|Type||Bus rapid transit, light rail, or heavy rail|
|Termini||Johns Hopkins Hospital
|Operator(s)||Maryland Transit Administration|
An independent 2002 commission on Baltimore-area transit made a number of suggestions for new lines and expansions of existing lines. The proposals used a unified branding scheme for the existing lines and the proposed new lines, identifying each line by a color, as the Washington Metro and many other transit agencies do. In the commission's report, the existing Baltimore Metro Subway was renamed the Green Line, and was to be extended northeast of its current terminus at Johns Hopkins Hospital, past Morgan State University and Good Samaritan Hospital in the northeastern part of the city, and ultimately on to White Marsh in Baltimore County.
The proposed extension of the Metro Subway was taken up by city and state officials as one of the two of the commission's proposals that would be actively pursued (the other being the Red Line). Although the report used the name "Green Line" to refer to the entire expanded Metro Subway, the term is currently being used to refer to the extension under consideration. However, in 2003 the Maryland Transit Administration began using green to identify the Metro Subway on maps, so it's possible that the term might someday refer to the entire line.

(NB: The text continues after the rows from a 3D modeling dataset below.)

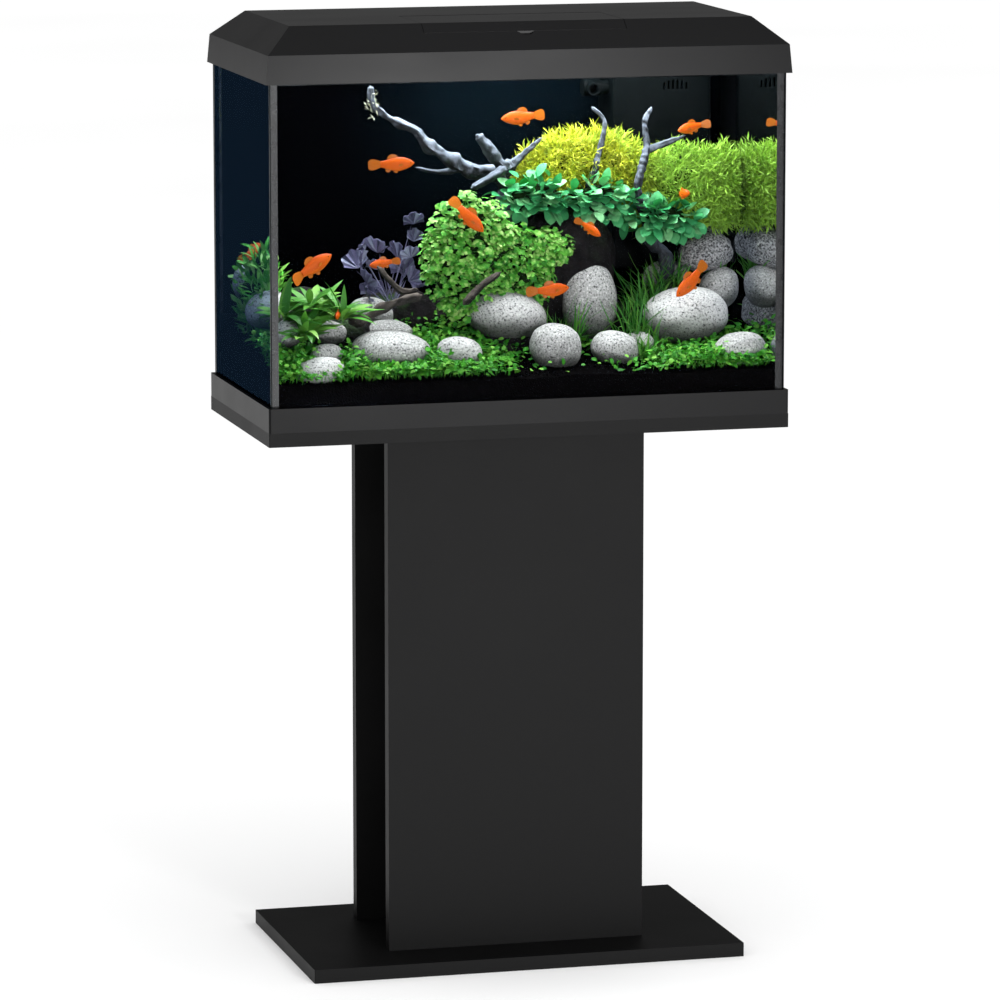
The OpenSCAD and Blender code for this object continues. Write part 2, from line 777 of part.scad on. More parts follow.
module moss_mounds() {
    color([0.75, 0.78, 0.2]) mounds([
        [0.38, 0.24, 0.63, 0.26, 0.19, 0.105], [0.79, 0.2, 0.565, 0.2, 0.2, 0.125]]);
}

module broadleaf_plants() {
    color([0.1, 0.3, 0.15]) mounds([
        [0.14, -0.06, 0.57, 0.15, 0.165, 0.05], [0.55, -0.1, 0.56, 0.155, 0.165, 0.045]]);
}

module bush_plant() {
    color([0.55, 0.65, 0.35]) mounds([
        [-0.14, -0.28, 0.42, 0.2, 0.2, 0.19], [0.15, -0.2, 0.44, 0.14, 0.14, 0.06]]);
}

module front_carpet() {
    color([0.3, 0.6, 0.15]) for (i = [0:5])
        translate([(i - 2.5) * 0.33 * in_x, -0.93 * in_y, sand_z(-0.93) - 3]) slab(0.3 * in_x, 12, 24);
}

module sword_plants() {
    color([0.35, 0.65, 0.2]) mounds([
        [-0.79, -0.5, 0.31, 0.15, 0.14, 0.11], [-0.9, 0.45, 0.3, 0.085, 0.4, 0.15]]);
}

module lotus_plants() {
    color([0.45, 0.3, 0.55]) mounds([[-0.48, -0.05, 0.42, 0.15, 0.18, 0.13]]);
}

module grass_tufts() {
    color([0.15, 0.45, 0.2]) for (x = [0.25, 0.56])
        translate([x * in_x, -0.3 * in_y, sand_z(-0.3) - 4]) cylinder(r = 14, h = 88);
}

// Fish pointing along +X with a forked tail, in shares of its length.
module fish(l) {
    scale([0.34 * l, 0.09 * l, 0.135 * l]) sphere(1, $fn = 32);
    translate([0, 0.02 * l, 0]) rotate([90, 0, 0]) linear_extrude(0.04 * l)
        polygon([[-0.28 * l, 0.04 * l], [-0.55 * l, 0.13 * l], [-0.5 * l, 0], [-0.62 * l, -0.15 * l],
                 [-0.28 * l, -0.05 * l]]);
}

// Each fish: its place, its length, the way it heads and how steeply it climbs.
swimmers = [
    [[-0.47, -0.41, 0.7], 52, 0, 0], [[-0.8, -0.48, 0.41], 50, 20, 25],
    [[-0.9, 0.72, 0.41], 44, 60, 20], [[-0.48, -0.21, 0.41], 34, 190, -10],
    [[-0.7, -0.52, 0.28], 30, 250, 0], [[-0.18, -0.48, 0.55], 50, -20, -35],
    [[0.09, -0.14, 0.815], 52, 175, 12], [[0.81, 0.14, 0.765], 36, 200, -15],
    [[0.72, -0.07, 0.59], 30, -40, 10], [[0.33, -0.21, 0.51], 30, -30, -35],
    [[0.14, -0.52, 0.33], 50, 10, 8], [[0.71, -0.55, 0.35], 46, 205, -30]];

module swordtail_fish() {
    color([0.95, 0.4, 0.1]) for (s = swimmers)
        translate(place(s[0])) rotate([0, -s[3], s[2]]) fish(s[1]);
}

// ---------------------------------------------------------------- drawing

base_plate();
front_panel();
rear_panel();
spine_panel();
top_board();
base_screws();
top_screws();
base_frame();
bottom_pane();
floor_seam();
front_pane();
rear_pane();
left_pane();
right_pane();
corner_seams();
background_film();
hood_shell();
feeding_flap();
flap_hinge_pins();
light_housing();
led_board();
led_chips();
light_lens();
light_end_caps();
light_brackets();
light_screws();
light_cable_gland();
filter_housing();
filter_cover();
coarse_sponge();
fine_sponge();
pump_body();
pump_cover();
pump_impeller();
impeller_shaft();
outlet_pipe();
outlet_nozzle();
heater_tube();
heater_cap();
suction_cups();
sand_bed();
dark_rocks();
left_cobbles();
middle_cobbles();
right_cobbles();
branch_wood();
tree_wood();
low_wood();
moss_mounds();
broadleaf_plants();
bush_plant();
front_carpet();
sword_plants();
lotus_plants();
grass_tufts();
swordtail_fish();
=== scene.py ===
"""Finishes, planting, fish, light and camera of the aquarium on stand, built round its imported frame."""

import logging
import math
from dataclasses import dataclass
from enum import Enum
from typing import Sequence

import bmesh
import bpy
import numpy as np
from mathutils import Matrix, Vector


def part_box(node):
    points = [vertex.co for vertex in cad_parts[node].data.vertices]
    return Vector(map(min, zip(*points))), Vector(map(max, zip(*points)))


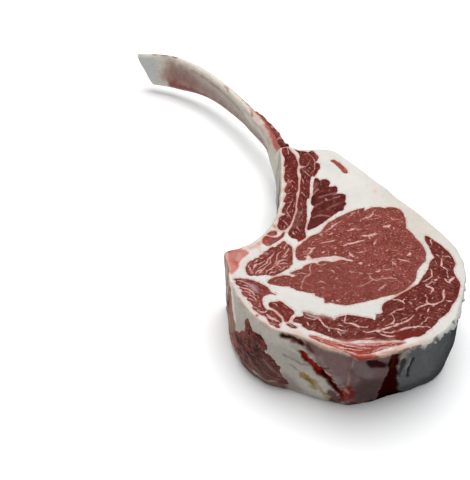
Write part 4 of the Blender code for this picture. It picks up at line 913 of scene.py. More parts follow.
RIB_MARKS = [
    (1.1, [(-47, 22.6), (-47.4, 20.4)], (0.34, 0.085, 0.06), 1.4, 0.8, 0.8, 0),
    (1.2, [(-40.6, 57), (-41, 53), (-40.4, 50.6)], (0.25, 0.055, 0.04), 1.4, 0.9, 0.75, 0),
    (1.1, [(-41.4, 45.6), (-42.2, 43), (-42.4, 41)], (0.25, 0.055, 0.04), 1.2, 0.8, 0.75, 0),
    (1.2, [(-38, 59.6), (-38.6, 58)], (0.27, 0.06, 0.045), 1.3, 0.8, 0.7, 0),
    (1.5, [(-40, 105), (-40.4, 101)], (0.24, 0.03, 0.022), 1.5, 0.8, 0.8, 0),
    (1.4, [(-38, 95), (-38, 86)], (0.078, 0.006, 0.005), 1.8, 1.0, 0.75, 0),
    (1.0, [(-45, 33), (-44.6, 29)], (0.14, 0.02, 0.016), 1.2, 0.8, 0.6, 0),
    (1.2, [(-45.6, 13), (-46, 10)], (0.075, 0.008, 0.006), 1.2, 0.8, 0.6, 0),
]
rib_lean = lean("rib_lean", (0.125, 0.014, 0.010), (0.078, 0.005, 0.004), seam=(0.50, 0.26, 0.22), flecks=0.22,
                streak_size=1.5, turn=40, rough=0.36, coat=0.12)
for name, low, high, node in (("upper_rib_flesh", RIB_TUNNEL[1], THICK, "upper_rib_lean"),
                              ("lower_rib_flesh", 0.0, RIB_TUNNEL[0], "lower_rib_lean")):
    strip = muscle(name, rib_lean, RIB_LEAN, RIB_SEAMS, 27, crown=0.6, heading=40, spacing=0.7, low=low,
                   high=high, marks=RIB_MARKS)
    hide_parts(node)
UPPER_LUMP = [
    (-57.2, 4.6), (-56, 3.7), (-54, 3.2), (-51.4, 3.5), (-50, 4.7), (-49.9, 6.6), (-50.6, 8.2), (-52.4, 8.6),
    (-54.6, 7.9), (-56.3, 6.2),
]
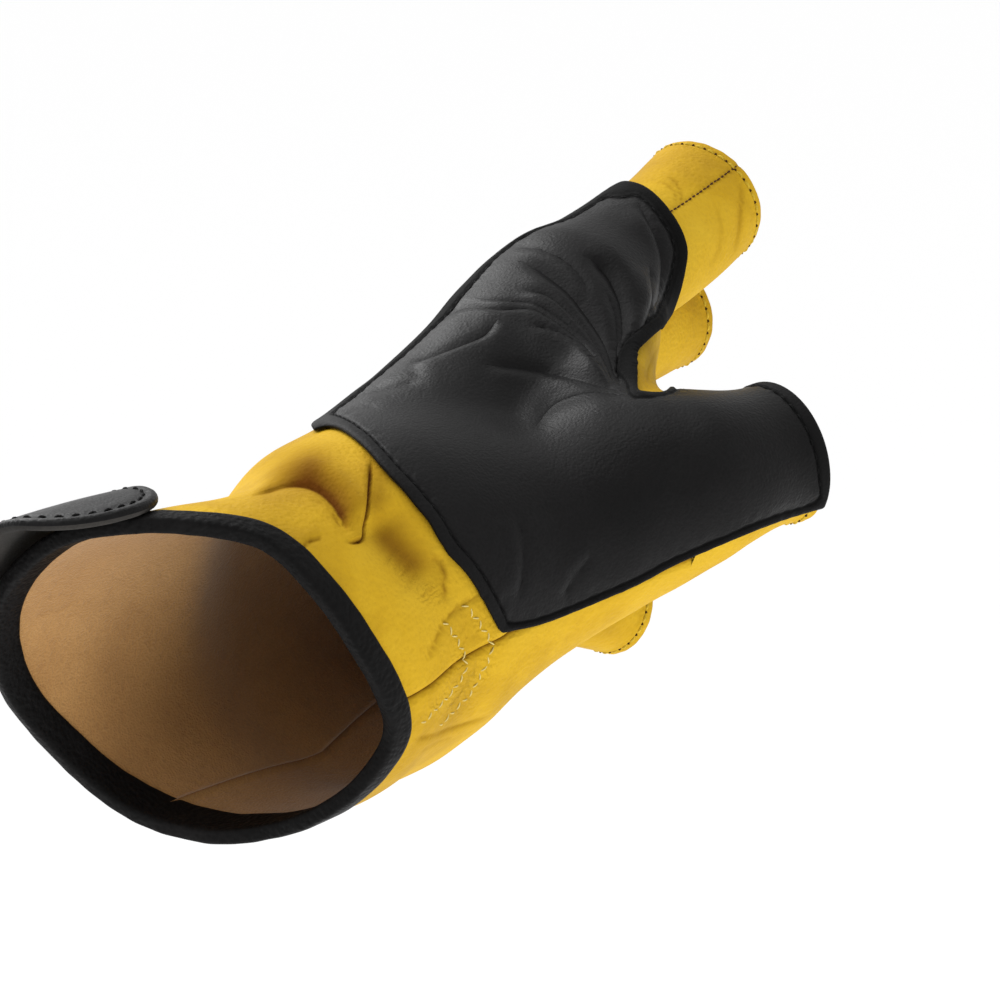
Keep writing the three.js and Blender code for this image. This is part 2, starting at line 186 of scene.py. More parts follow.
def slope(distance, points, step=0.05):
    """Change of the distance along x, y and z, from points a step to each side."""
    steps = step * np.eye(3)
    return np.stack([distance(points + s) - distance(points - s) for s in steps], 1) / (2 * step)


def settled(distance, points, rounds=2):
    """Points moved onto the surface by Newton steps, and the surface's normals there."""
    for _ in range(rounds):
        rise = slope(distance, points)
        square = np.maximum((rise ** 2).sum(1), 0.2)
        points = points - np.clip((distance(points) / square)[:, None] * rise, -1, 1)
    rise = slope(distance, points)
    return points, rise / np.linalg.norm(rise, axis=1)[:, None]


def make_sheet(stalls, low, high):
    """Sheet: a dict of faces, three corners each, with arrays that hold a value for each corner."""
    distance = glove_distance(stalls)
    points, quads = surface_net(distance, low, high)
    points, normals = settled(distance, points)
    diagonals = np.linalg.norm(points[quads[:, 0]] - points[quads[:, 2]], axis=1)
    others = np.linalg.norm(points[quads[:, 1]] - points[quads[:, 3]], axis=1)
    quads = np.where((diagonals < others)[:, None], quads, np.roll(quads, 1, 1))
    faces = np.concatenate([quads[:, [0, 1, 2]], quads[:, [0, 2, 3]]])
    return {"faces": faces, "points": points, "normals": normals}


GLOVE_LOW = (-82, -62, -62)
GLOVE_HIGH = (185, 78, 96)
plain_sheet = make_sheet({"index": True, "thumb": True, "middle": False, "ring": False, "little": False},
                         GLOVE_LOW, GLOVE_HIGH)

# Where the leather stands fuller or flatter than the bars: a bell curve round each place
SWELLS = by_name(("at", "reach", "rise"), {
    "back of the index root": ((83, 26, 48), 18, 3.0),
    "back of the wrist": ((13, 15, 26), 9, 1.0),
    "cuff by the tab": ((-6, 4, 27), 11, -1.3),
    "palm side of the index stall": ((140, 16, 49), 19, 1.9),
    "back of the index hem": ((142, 31, 70), 8, 1.2),
    "top of the thumb": ((90, -26, 36), 14, -0.9),
    "root of the thumb": ((77, -22, 37), 6, -0.7),
})


def swell(points):
    """Height of the swells: each rise times a bell curve of the distance from its place."""
    height = np.zeros(len(points))
    for bump in SWELLS.values():
        away = np.linalg.norm(points - np.array(bump["at"], float), axis=1)
        height += bump["rise"] * np.exp(-(away / bump["reach"]) ** 2)
    return height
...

The current Green Line study focuses only on the section of the proposed line from Johns Hopkins Hospital to Good Samaritan Hospital. While an extension of the existing Metro Subway might seem like the most logical mode for this line, the expense of building several miles of underground heavy-rail rapid transit might make the project untenable. Therefore, the ongoing scoping process is also considering bus rapid transit, and light rail as a possibility for this corridor. 2012 is the earliest that revenue service would begin along this route.